Another interesting element: all the main characters are women. I especially enjoyed that.

The third in the series, Why the Rock Falls, is due in July of 2020. When I finished Where the Ice Falls, I left "Jayne's next" on my list. Summer reading to look forward to!

Wednesday, February 5, 2020

Listening to Grief

I doubt I'll ever be finished writing about Alzheimer's and dementia. Still, I meant to write a wrap-up post for 2020's Alzheimer's Awareness Month.

However, I'm changing course, a bit. In recent days, I've been talking with friends and family, those who feel safe and those who don't, those who feel optimistic and those whose hope has flickered so long it's going out.

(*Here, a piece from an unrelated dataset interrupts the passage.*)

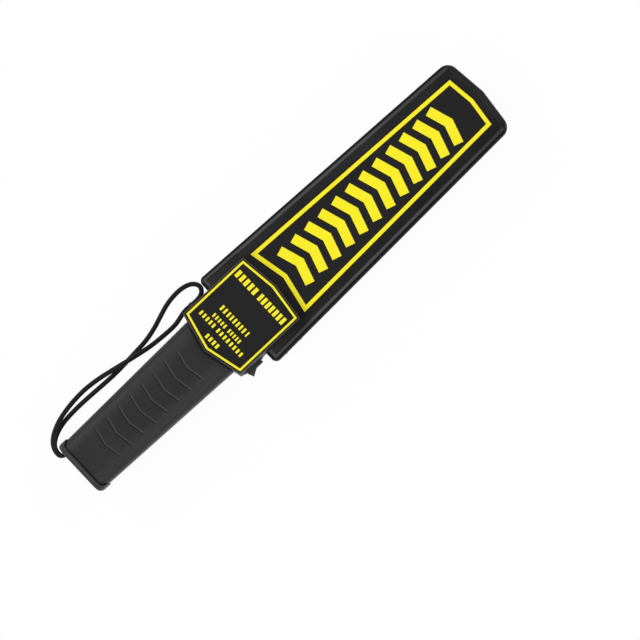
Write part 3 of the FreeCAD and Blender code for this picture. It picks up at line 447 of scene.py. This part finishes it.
def lensPlastic(name, colour):
    # a tinted lens with a faint, darker haze
    paint = Paint(name, Specular_IOR_Level=0.5, Coat_Weight=0.6, Coat_Roughness=0.05)
    haze = paint.noise(1500, 2)
    paint.feed(
        Base_Color=paint.mix(paint.spread(haze, 0.35, 0.7), rgb(*colour), shaded(colour, 0.5)),
        Roughness=paint.vary(haze, 0.12, 0.2),
        Normal=paint.bump(haze, 0.004 * mm, 0.4),
    )
    return paint.material


def drawnMetal(name, colour, roughness):
    # fine lines from drawing or turning, and dull spots
    paint = Paint(name, Metallic=1)
    lines = paint.noise(2400, 2, paint.stretched((0.05, 1, 1)))
    spots = paint.noise(500, 3)
    paint.feed(
        Base_Color=paint.mix(paint.spread(spots, 0.5, 0.8), rgb(*colour), shaded(colour, 0.7)),
        Roughness=paint.vary(spots, roughness, roughness + 0.15),
        Normal=paint.bump(lines, 0.006 * mm, 0.5),
    )
    return paint.material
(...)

Grief is everywhere, or so it seems.

In late January, this article crossed my desk: David Kessler's, at LitHub, on how we experience grief, an excerpt from his book Finding Meaning: The Sixth Stage of Grief. The article full of wisdom, much of which I hadn't considered, even though I feel more at home with grief than some I know.

For example: grief and mourning are different--grief is what we feel, mourning is our action.

For example: from a researcher in Australia, the story from a northern indigenous village--that when someone dies, people move something from their house into their yard. Furniture, even. So when the grieving person looks outside, she sees that the village understands what she feels: everything is different.

For example: "When people ask me how long they’re going to grieve, I ask them, 'How long will your loved one be dead? That’s how long. I don’t mean you’ll be in pain forever. But you will never forget that person, never be able to fill the unique hole that has been left in your heart.'"

And mostly: Everyone who is grieving needs to have that grief acknowledged--witnessed. Which does NOT mean listening for a while then saying, "this too shall pass," "everything happens for a reason," or "what is, is."

Just listen.

So: in these days of great grief, I'm listening.